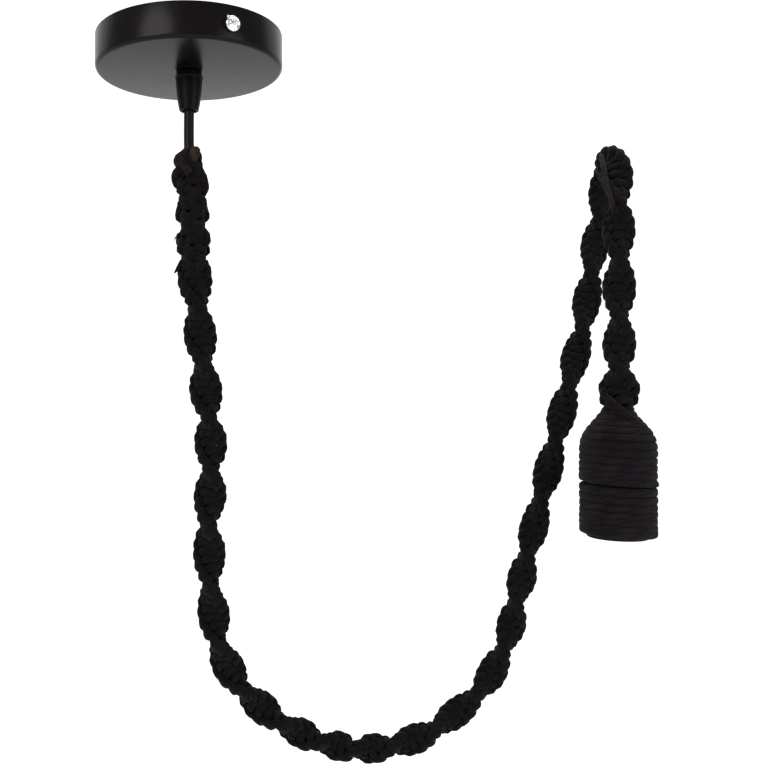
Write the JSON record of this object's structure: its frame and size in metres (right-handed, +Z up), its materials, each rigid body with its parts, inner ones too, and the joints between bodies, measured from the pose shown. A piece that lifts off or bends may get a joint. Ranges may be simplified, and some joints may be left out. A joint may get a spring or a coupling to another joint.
{
  "type": "pendant cord set",
  "caption": "Pendant cord set: a round black ceiling canopy with a cord grip, a flex under a spiral knotted rope cover, and a rope-wound screw lamp holder.",
  "frame": {"origin": "centre of the canopy on the ceiling, which is the middle of the bracket's flat top", "axes": "+Z up into the ceiling, +X from the canopy towards the hanging lamp holder, +Y to the back"},
  "size_m": [0.353, 0.12, 0.4721],
  "materials": {
    "canopy_paint": "satin",
    "zinc_steel": "satin",
    "chrome": "polished",
    "brass": "satin",
    "nylon": "matte",
    "black_plastic": "matte",
    "flex_sheath": "satin",
    "black_rope": "matte",
    "porcelain": "gloss",
    "live_insulation": "satin",
    "neutral_insulation": "satin",
    "earth_insulation": "satin"
  },
  "bodies": {
    "root": {"ceiling_canopy": "canopy_paint", "ceiling_bracket": "zinc_steel", "side_screw_front": "chrome", "side_screw_rear": "chrome", "earth_screw": "brass", "earth_ring": "brass", "terminal_block": "nylon", "terminal_block_screw": "zinc_steel", "live_core_upper": "live_insulation", "neutral_core_upper": "neutral_insulation", "earth_lead": "earth_insulation", "cord_grip_base": "black_plastic", "cord_grip_nut": "black_plastic", "cord_grip_collet": "nylon", "cord_grip_cap": "black_plastic", "flex": "flex_sheath", "knotted_cover": "black_rope", "end_knot": "black_rope", "holder_cap": "black_plastic", "holder_skirt": "black_plastic", "holder_nipple": "zinc_steel", "holder_nipple_nut": "zinc_steel", "holder_insert": "porcelain", "lamp_sleeve": "brass", "centre_contact": "brass", "live_post": "brass", "live_post_screw": "zinc_steel", "live_core_lower": "live_insulation", "neutral_post": "brass", "neutral_post_screw": "zinc_steel", "neutral_core_lower": "neutral_insulation", "upper_rope_wrap": "black_rope", "lower_rope_wrap": "black_rope", "live_barrel": "brass", "live_clamp_screw": "zinc_steel", "live_supply_screw": "zinc_steel", "earth_barrel": "brass", "earth_clamp_screw": "zinc_steel", "earth_supply_screw": "zinc_steel", "neutral_barrel": "brass", "neutral_clamp_screw": "zinc_steel", "neutral_supply_screw": "zinc_steel"}
  },
  "joints": []
}
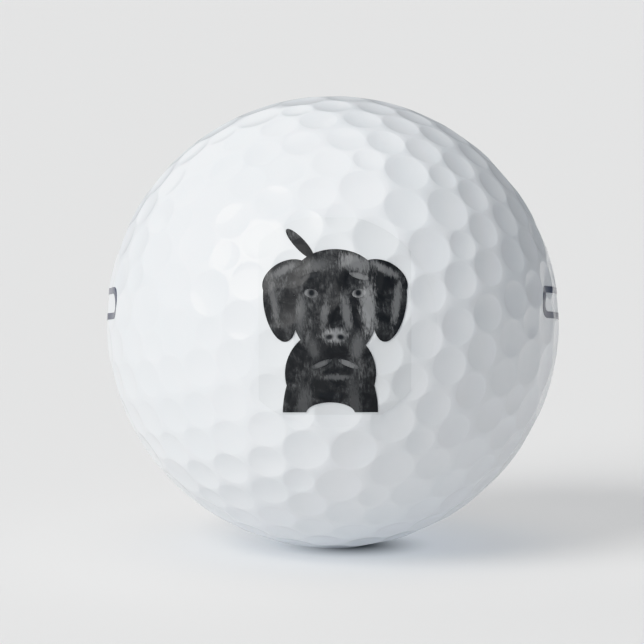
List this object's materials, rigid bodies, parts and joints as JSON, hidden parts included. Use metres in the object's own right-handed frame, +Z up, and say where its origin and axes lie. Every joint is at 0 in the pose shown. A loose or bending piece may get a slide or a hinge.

* * * * *

*BRIEF*
Every entry should be output exactly as written, please.

*WRITTEN REPLY*
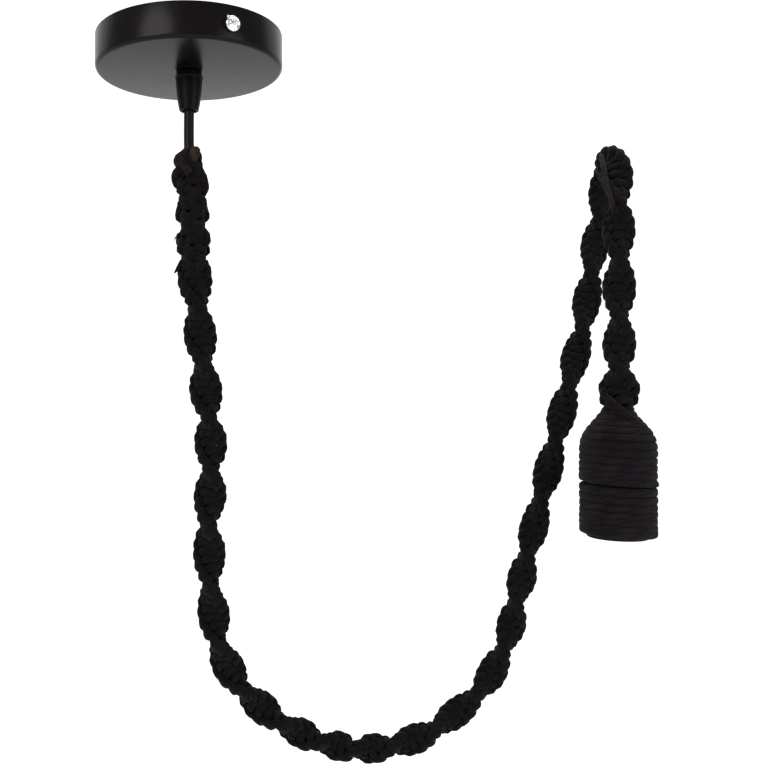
Write the JSON record of this object's structure: its frame and size in metres (right-handed, +Z up), its materials, each rigid body with its parts, inner ones too, and the joints between bodies, measured from the pose shown. A piece that lifts off or bends may get a joint. Ranges may be simplified, and some joints may be left out. A joint may get a spring or a coupling to another joint.
{
  "type": "pendant cord set",
  "caption": "Pendant cord set: a round black ceiling canopy with a cord grip, a flex under a spiral knotted rope cover, and a rope-wound screw lamp holder.",
  "frame": {"origin": "centre of the canopy on the ceiling, which is the middle of the bracket's flat top", "axes": "+Z up into the ceiling, +X from the canopy towards the hanging lamp holder, +Y to the back"},
  "size_m": [0.353, 0.12, 0.4721],
  "materials": {
    "canopy_paint": "satin",
    "zinc_steel": "satin",
    "chrome": "polished",
    "brass": "satin",
    "nylon": "matte",
    "black_plastic": "matte",
    "flex_sheath": "satin",
    "black_rope": "matte",
    "porcelain": "gloss",
    "live_insulation": "satin",
    "neutral_insulation": "satin",
    "earth_insulation": "satin"
  },
  "bodies": {
    "root": {"ceiling_canopy": "canopy_paint", "ceiling_bracket": "zinc_steel", "side_screw_front": "chrome", "side_screw_rear": "chrome", "earth_screw": "brass", "earth_ring": "brass", "terminal_block": "nylon", "terminal_block_screw": "zinc_steel", "live_core_upper": "live_insulation", "neutral_core_upper": "neutral_insulation", "earth_lead": "earth_insulation", "cord_grip_base": "black_plastic", "cord_grip_nut": "black_plastic", "cord_grip_collet": "nylon", "cord_grip_cap": "black_plastic", "flex": "flex_sheath", "knotted_cover": "black_rope", "end_knot": "black_rope", "holder_cap": "black_plastic", "holder_skirt": "black_plastic", "holder_nipple": "zinc_steel", "holder_nipple_nut": "zinc_steel", "holder_insert": "porcelain", "lamp_sleeve": "brass", "centre_contact": "brass", "live_post": "brass", "live_post_screw": "zinc_steel", "live_core_lower": "live_insulation", "neutral_post": "brass", "neutral_post_screw": "zinc_steel", "neutral_core_lower": "neutral_insulation", "upper_rope_wrap": "black_rope", "lower_rope_wrap": "black_rope", "live_barrel": "brass", "live_clamp_screw": "zinc_steel", "live_supply_screw": "zinc_steel", "earth_barrel": "brass", "earth_clamp_screw": "zinc_steel", "earth_supply_screw": "zinc_steel", "neutral_barrel": "brass", "neutral_clamp_screw": "zinc_steel", "neutral_supply_screw": "zinc_steel"}
  },
  "joints": []
}
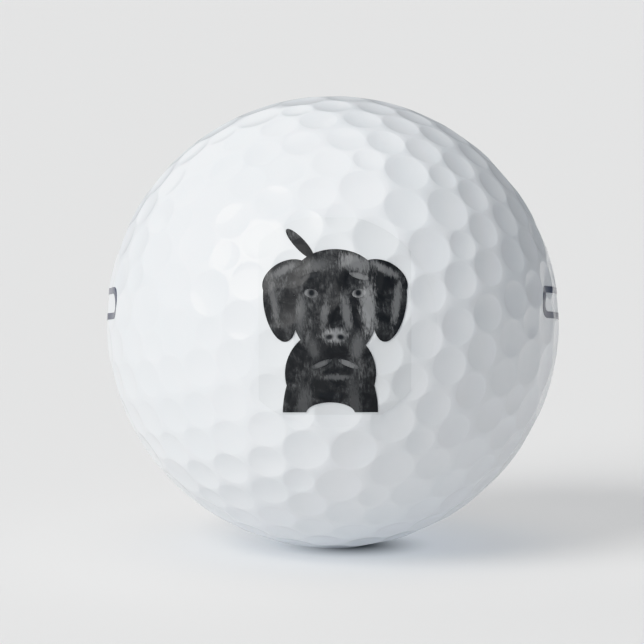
List this object's materials, rigid bodies, parts and joints as JSON, hidden parts included. Use metres in the object's own right-handed frame, +Z up, and say where its origin and axes lie. Every joint is at 0 in the pose shown. A loose or bending piece may get a slide or a hinge.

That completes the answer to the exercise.